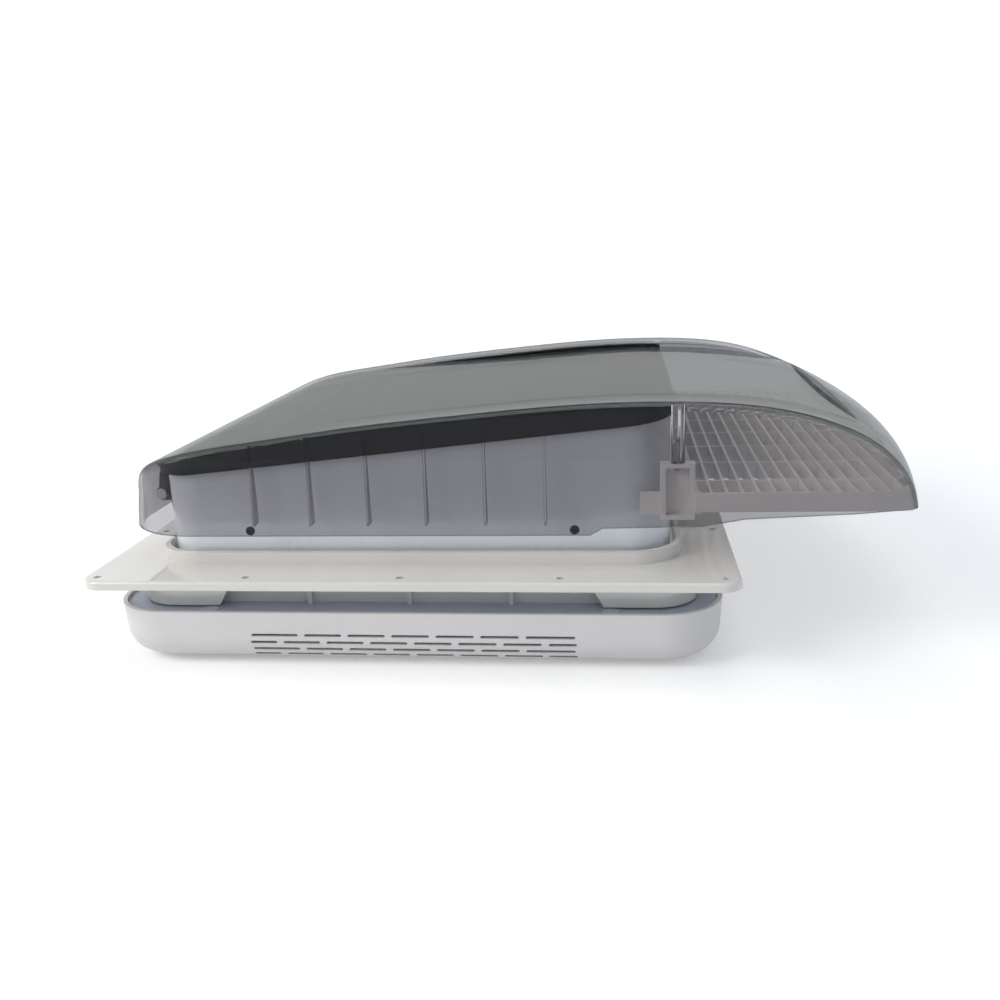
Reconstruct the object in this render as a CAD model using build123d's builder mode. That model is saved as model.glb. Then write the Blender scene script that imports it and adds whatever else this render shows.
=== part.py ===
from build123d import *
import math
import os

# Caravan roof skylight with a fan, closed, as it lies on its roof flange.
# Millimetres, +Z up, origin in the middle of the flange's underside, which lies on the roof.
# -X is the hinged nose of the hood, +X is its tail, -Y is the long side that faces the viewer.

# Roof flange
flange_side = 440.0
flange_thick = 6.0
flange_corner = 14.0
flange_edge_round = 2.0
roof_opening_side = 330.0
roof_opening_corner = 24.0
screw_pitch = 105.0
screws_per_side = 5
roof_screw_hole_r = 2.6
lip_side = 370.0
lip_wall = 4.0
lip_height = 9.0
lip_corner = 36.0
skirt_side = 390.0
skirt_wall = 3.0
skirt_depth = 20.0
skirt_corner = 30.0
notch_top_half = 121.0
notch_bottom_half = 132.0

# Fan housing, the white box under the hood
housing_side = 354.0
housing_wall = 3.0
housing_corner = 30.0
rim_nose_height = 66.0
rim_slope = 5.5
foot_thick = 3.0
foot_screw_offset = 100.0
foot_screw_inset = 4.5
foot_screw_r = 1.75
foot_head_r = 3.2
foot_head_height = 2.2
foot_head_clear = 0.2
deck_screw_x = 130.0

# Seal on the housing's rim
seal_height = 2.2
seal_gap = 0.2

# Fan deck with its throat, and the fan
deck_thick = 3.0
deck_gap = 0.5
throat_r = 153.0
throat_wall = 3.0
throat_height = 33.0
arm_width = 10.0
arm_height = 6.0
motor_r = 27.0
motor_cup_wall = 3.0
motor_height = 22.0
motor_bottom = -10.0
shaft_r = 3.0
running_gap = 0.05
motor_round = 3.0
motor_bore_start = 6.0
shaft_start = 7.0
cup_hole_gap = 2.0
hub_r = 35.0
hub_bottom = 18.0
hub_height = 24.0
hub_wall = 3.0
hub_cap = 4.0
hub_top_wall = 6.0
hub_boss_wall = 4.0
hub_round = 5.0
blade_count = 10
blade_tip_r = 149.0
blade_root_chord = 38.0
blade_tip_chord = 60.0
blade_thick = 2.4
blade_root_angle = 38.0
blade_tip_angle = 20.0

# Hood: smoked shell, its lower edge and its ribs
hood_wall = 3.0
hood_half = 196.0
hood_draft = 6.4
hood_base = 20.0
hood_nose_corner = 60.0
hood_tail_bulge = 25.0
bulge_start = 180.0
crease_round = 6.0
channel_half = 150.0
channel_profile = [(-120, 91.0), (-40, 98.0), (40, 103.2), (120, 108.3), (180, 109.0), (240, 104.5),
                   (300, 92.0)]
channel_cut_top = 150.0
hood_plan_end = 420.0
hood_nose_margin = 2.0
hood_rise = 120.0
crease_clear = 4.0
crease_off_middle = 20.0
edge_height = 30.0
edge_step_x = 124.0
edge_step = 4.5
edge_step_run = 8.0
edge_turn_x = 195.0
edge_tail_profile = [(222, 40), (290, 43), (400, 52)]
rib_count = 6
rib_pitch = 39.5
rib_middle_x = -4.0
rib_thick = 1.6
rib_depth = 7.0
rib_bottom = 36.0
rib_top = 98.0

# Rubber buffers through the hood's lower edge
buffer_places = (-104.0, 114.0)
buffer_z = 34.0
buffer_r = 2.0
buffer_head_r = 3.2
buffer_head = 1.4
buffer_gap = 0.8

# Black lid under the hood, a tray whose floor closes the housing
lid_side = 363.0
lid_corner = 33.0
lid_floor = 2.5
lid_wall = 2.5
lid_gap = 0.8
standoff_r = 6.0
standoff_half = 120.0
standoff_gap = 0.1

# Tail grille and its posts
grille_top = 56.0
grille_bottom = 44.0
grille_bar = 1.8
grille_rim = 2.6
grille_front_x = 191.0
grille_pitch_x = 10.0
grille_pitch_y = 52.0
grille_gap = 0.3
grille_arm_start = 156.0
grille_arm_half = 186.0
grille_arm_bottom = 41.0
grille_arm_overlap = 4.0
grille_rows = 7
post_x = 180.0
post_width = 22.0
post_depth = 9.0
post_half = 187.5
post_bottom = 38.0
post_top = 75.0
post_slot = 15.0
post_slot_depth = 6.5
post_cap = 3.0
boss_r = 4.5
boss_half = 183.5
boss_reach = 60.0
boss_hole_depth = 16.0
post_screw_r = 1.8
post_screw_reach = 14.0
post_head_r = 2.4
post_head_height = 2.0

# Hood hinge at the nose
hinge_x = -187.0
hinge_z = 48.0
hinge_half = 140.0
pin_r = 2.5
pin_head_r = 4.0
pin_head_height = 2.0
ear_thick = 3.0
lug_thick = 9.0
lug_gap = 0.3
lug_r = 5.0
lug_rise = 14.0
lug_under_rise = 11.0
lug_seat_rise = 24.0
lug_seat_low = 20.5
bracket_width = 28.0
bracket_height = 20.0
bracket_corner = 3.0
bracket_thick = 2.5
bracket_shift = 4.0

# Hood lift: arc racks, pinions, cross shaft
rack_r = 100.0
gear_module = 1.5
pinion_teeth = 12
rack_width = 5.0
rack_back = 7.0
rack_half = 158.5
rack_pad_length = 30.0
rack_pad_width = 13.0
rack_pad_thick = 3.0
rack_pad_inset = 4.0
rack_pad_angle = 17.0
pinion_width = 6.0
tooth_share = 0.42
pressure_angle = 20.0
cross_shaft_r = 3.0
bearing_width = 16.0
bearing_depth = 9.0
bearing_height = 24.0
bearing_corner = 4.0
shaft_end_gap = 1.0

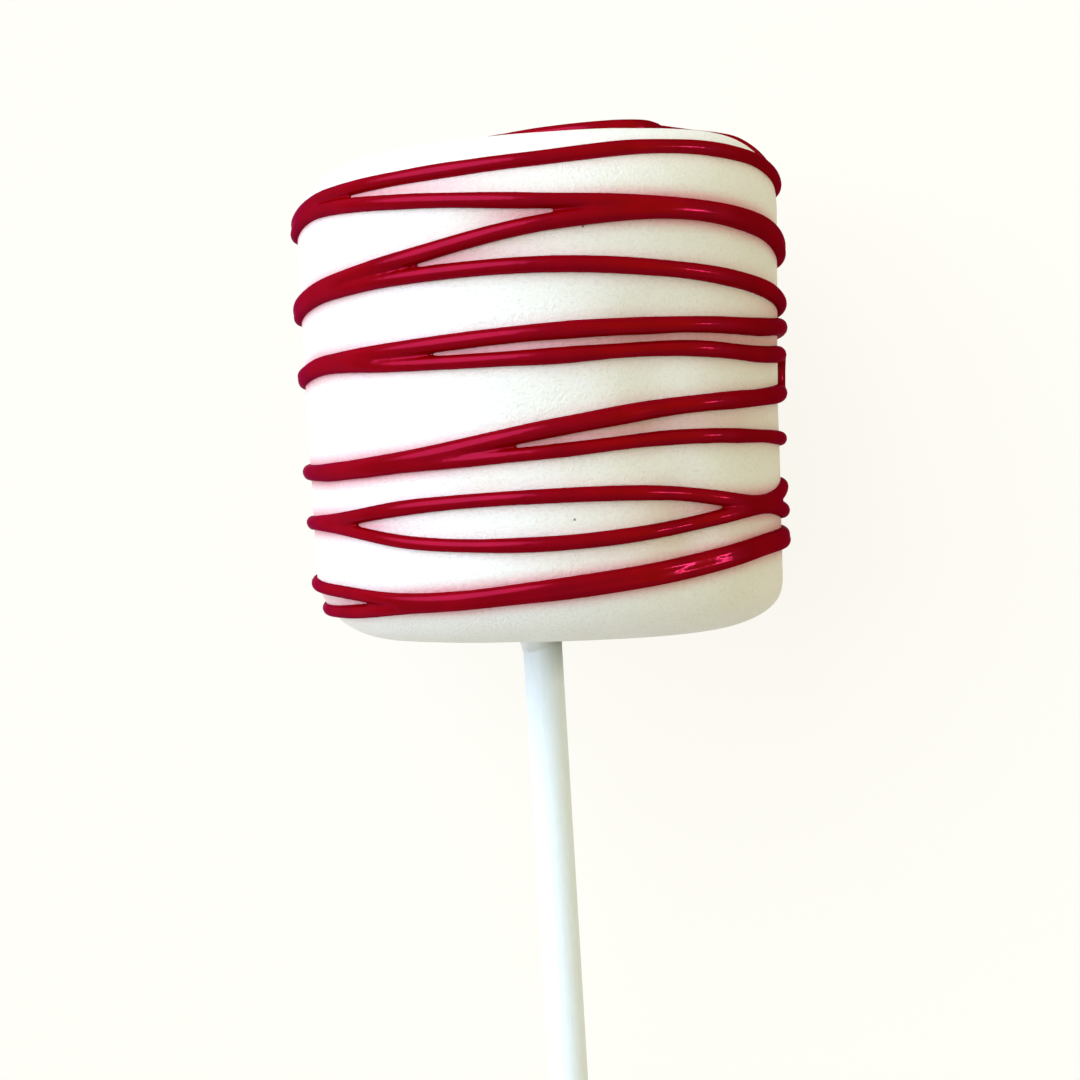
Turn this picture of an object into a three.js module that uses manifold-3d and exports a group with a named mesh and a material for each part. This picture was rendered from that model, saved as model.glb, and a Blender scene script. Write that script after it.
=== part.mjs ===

WRITTEN REQUEST
Reproduce the whole listing word for word.

PROBLEM SOLUTION
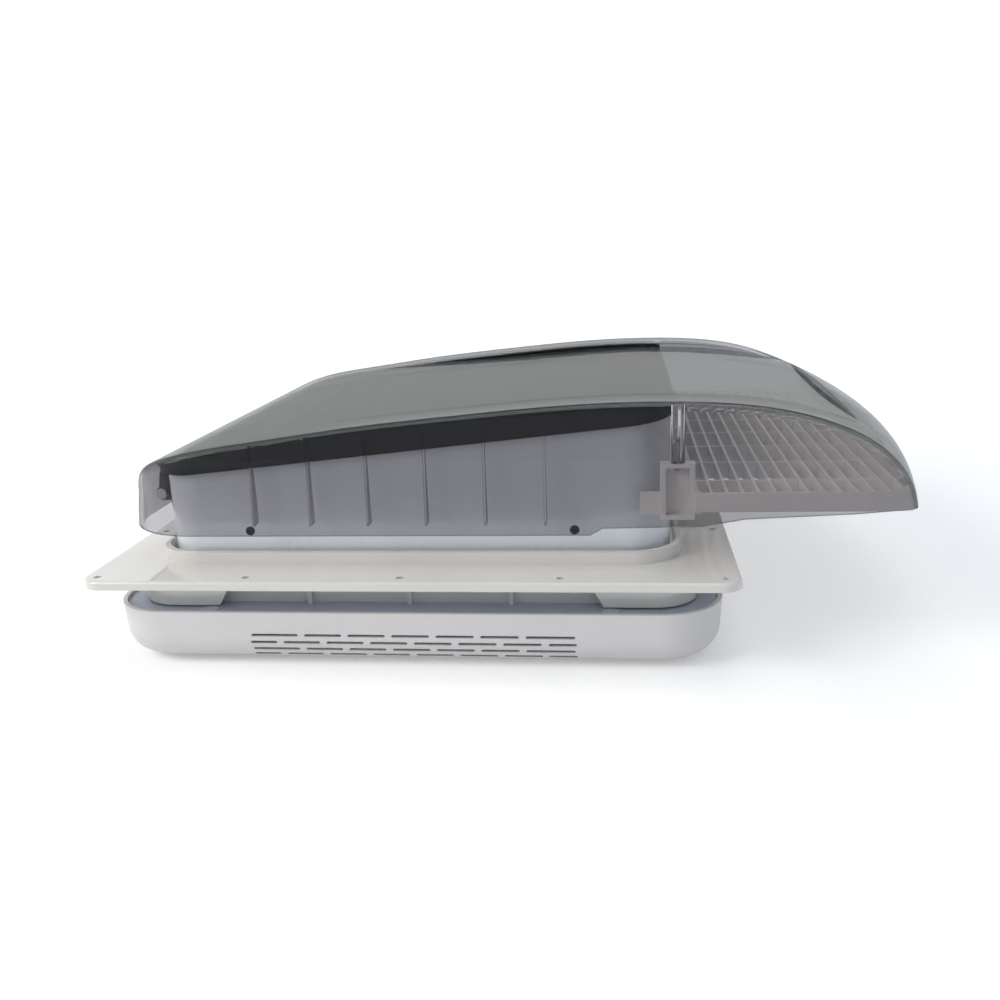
Reconstruct the object in this render as a CAD model using build123d's builder mode. That model is saved as model.glb. Then write the Blender scene script that imports it and adds whatever else this render shows.
=== part.py ===
from build123d import *
import math
import os

# Caravan roof skylight with a fan, closed, as it lies on its roof flange.
# Millimetres, +Z up, origin in the middle of the flange's underside, which lies on the roof.
# -X is the hinged nose of the hood, +X is its tail, -Y is the long side that faces the viewer.

# Roof flange
flange_side = 440.0
flange_thick = 6.0
flange_corner = 14.0
flange_edge_round = 2.0
roof_opening_side = 330.0
roof_opening_corner = 24.0
screw_pitch = 105.0
screws_per_side = 5
roof_screw_hole_r = 2.6
lip_side = 370.0
lip_wall = 4.0
lip_height = 9.0
lip_corner = 36.0
skirt_side = 390.0
skirt_wall = 3.0
skirt_depth = 20.0
skirt_corner = 30.0
notch_top_half = 121.0
notch_bottom_half = 132.0

# Fan housing, the white box under the hood
housing_side = 354.0
housing_wall = 3.0
housing_corner = 30.0
rim_nose_height = 66.0
rim_slope = 5.5
foot_thick = 3.0
foot_screw_offset = 100.0
foot_screw_inset = 4.5
foot_screw_r = 1.75
foot_head_r = 3.2
foot_head_height = 2.2
foot_head_clear = 0.2
deck_screw_x = 130.0

# Seal on the housing's rim
seal_height = 2.2
seal_gap = 0.2

# Fan deck with its throat, and the fan
deck_thick = 3.0
deck_gap = 0.5
throat_r = 153.0
throat_wall = 3.0
throat_height = 33.0
arm_width = 10.0
arm_height = 6.0
motor_r = 27.0
motor_cup_wall = 3.0
motor_height = 22.0
motor_bottom = -10.0
shaft_r = 3.0
running_gap = 0.05
motor_round = 3.0
motor_bore_start = 6.0
shaft_start = 7.0
cup_hole_gap = 2.0
hub_r = 35.0
hub_bottom = 18.0
hub_height = 24.0
hub_wall = 3.0
hub_cap = 4.0
hub_top_wall = 6.0
hub_boss_wall = 4.0
hub_round = 5.0
blade_count = 10
blade_tip_r = 149.0
blade_root_chord = 38.0
blade_tip_chord = 60.0
blade_thick = 2.4
blade_root_angle = 38.0
blade_tip_angle = 20.0

# Hood: smoked shell, its lower edge and its ribs
hood_wall = 3.0
hood_half = 196.0
hood_draft = 6.4
hood_base = 20.0
hood_nose_corner = 60.0
hood_tail_bulge = 25.0
bulge_start = 180.0
crease_round = 6.0
channel_half = 150.0
channel_profile = [(-120, 91.0), (-40, 98.0), (40, 103.2), (120, 108.3), (180, 109.0), (240, 104.5),
                   (300, 92.0)]
channel_cut_top = 150.0
hood_plan_end = 420.0
hood_nose_margin = 2.0
hood_rise = 120.0
crease_clear = 4.0
crease_off_middle = 20.0
edge_height = 30.0
edge_step_x = 124.0
edge_step = 4.5
edge_step_run = 8.0
edge_turn_x = 195.0
edge_tail_profile = [(222, 40), (290, 43), (400, 52)]
rib_count = 6
rib_pitch = 39.5
rib_middle_x = -4.0
rib_thick = 1.6
rib_depth = 7.0
rib_bottom = 36.0
rib_top = 98.0

# Rubber buffers through the hood's lower edge
buffer_places = (-104.0, 114.0)
buffer_z = 34.0
buffer_r = 2.0
buffer_head_r = 3.2
buffer_head = 1.4
buffer_gap = 0.8

# Black lid under the hood, a tray whose floor closes the housing
lid_side = 363.0
lid_corner = 33.0
lid_floor = 2.5
lid_wall = 2.5
lid_gap = 0.8
standoff_r = 6.0
standoff_half = 120.0
standoff_gap = 0.1

# Tail grille and its posts
grille_top = 56.0
grille_bottom = 44.0
grille_bar = 1.8
grille_rim = 2.6
grille_front_x = 191.0
grille_pitch_x = 10.0
grille_pitch_y = 52.0
grille_gap = 0.3
grille_arm_start = 156.0
grille_arm_half = 186.0
grille_arm_bottom = 41.0
grille_arm_overlap = 4.0
grille_rows = 7
post_x = 180.0
post_width = 22.0
post_depth = 9.0
post_half = 187.5
post_bottom = 38.0
post_top = 75.0
post_slot = 15.0
post_slot_depth = 6.5
post_cap = 3.0
boss_r = 4.5
boss_half = 183.5
boss_reach = 60.0
boss_hole_depth = 16.0
post_screw_r = 1.8
post_screw_reach = 14.0
post_head_r = 2.4
post_head_height = 2.0

# Hood hinge at the nose
hinge_x = -187.0
hinge_z = 48.0
hinge_half = 140.0
pin_r = 2.5
pin_head_r = 4.0
pin_head_height = 2.0
ear_thick = 3.0
lug_thick = 9.0
lug_gap = 0.3
lug_r = 5.0
lug_rise = 14.0
lug_under_rise = 11.0
lug_seat_rise = 24.0
lug_seat_low = 20.5
bracket_width = 28.0
bracket_height = 20.0
bracket_corner = 3.0
bracket_thick = 2.5
bracket_shift = 4.0

# Hood lift: arc racks, pinions, cross shaft
rack_r = 100.0
gear_module = 1.5
pinion_teeth = 12
rack_width = 5.0
rack_back = 7.0
rack_half = 158.5
rack_pad_length = 30.0
rack_pad_width = 13.0
rack_pad_thick = 3.0
rack_pad_inset = 4.0
rack_pad_angle = 17.0
pinion_width = 6.0
tooth_share = 0.42
pressure_angle = 20.0
cross_shaft_r = 3.0
bearing_width = 16.0
bearing_depth = 9.0
bearing_height = 24.0
bearing_corner = 4.0
shaft_end_gap = 1.0

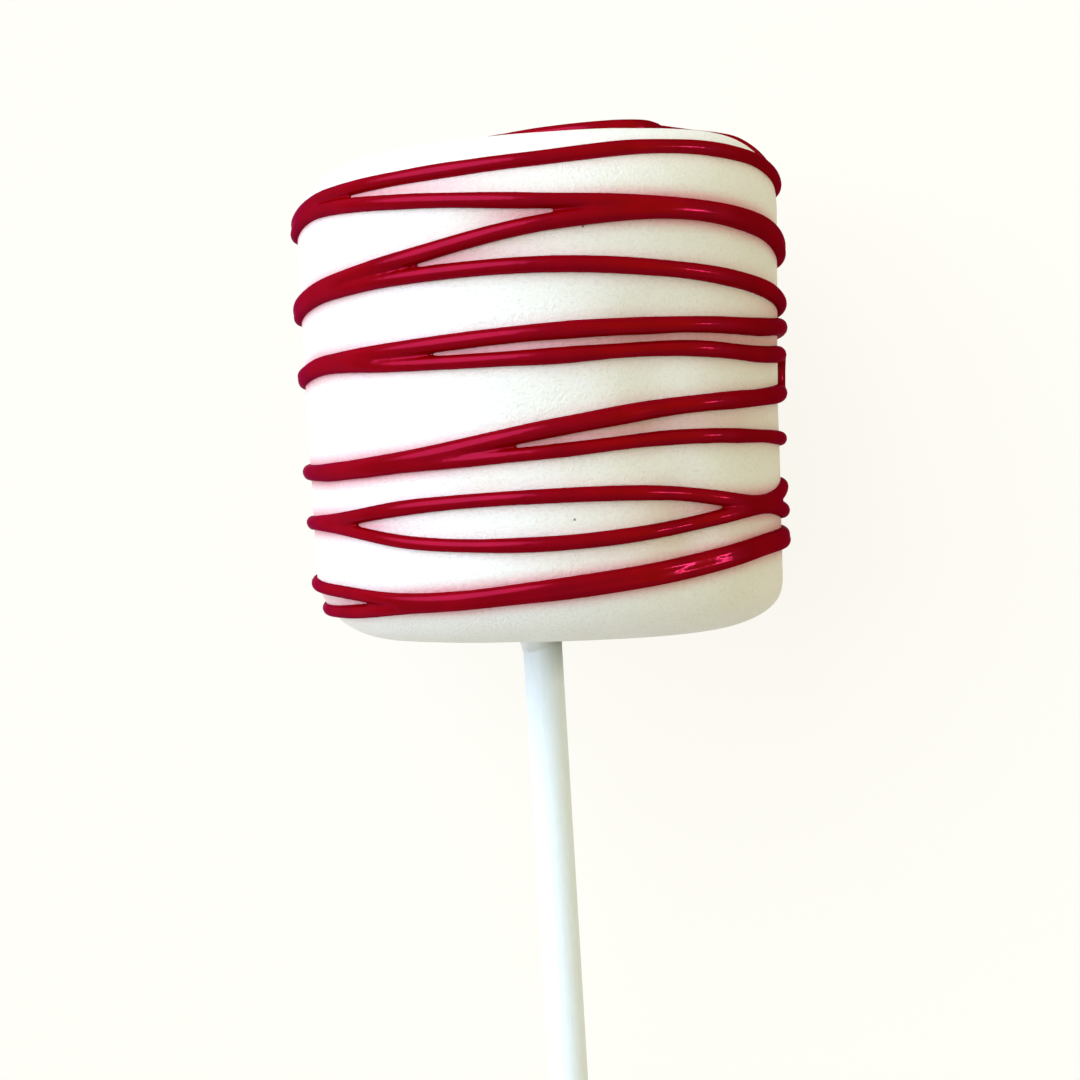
Turn this picture of an object into a three.js module that uses manifold-3d and exports a group with a named mesh and a material for each part. This picture was rendered from that model, saved as model.glb, and a Blender scene script. Write that script after it.
=== part.mjs ===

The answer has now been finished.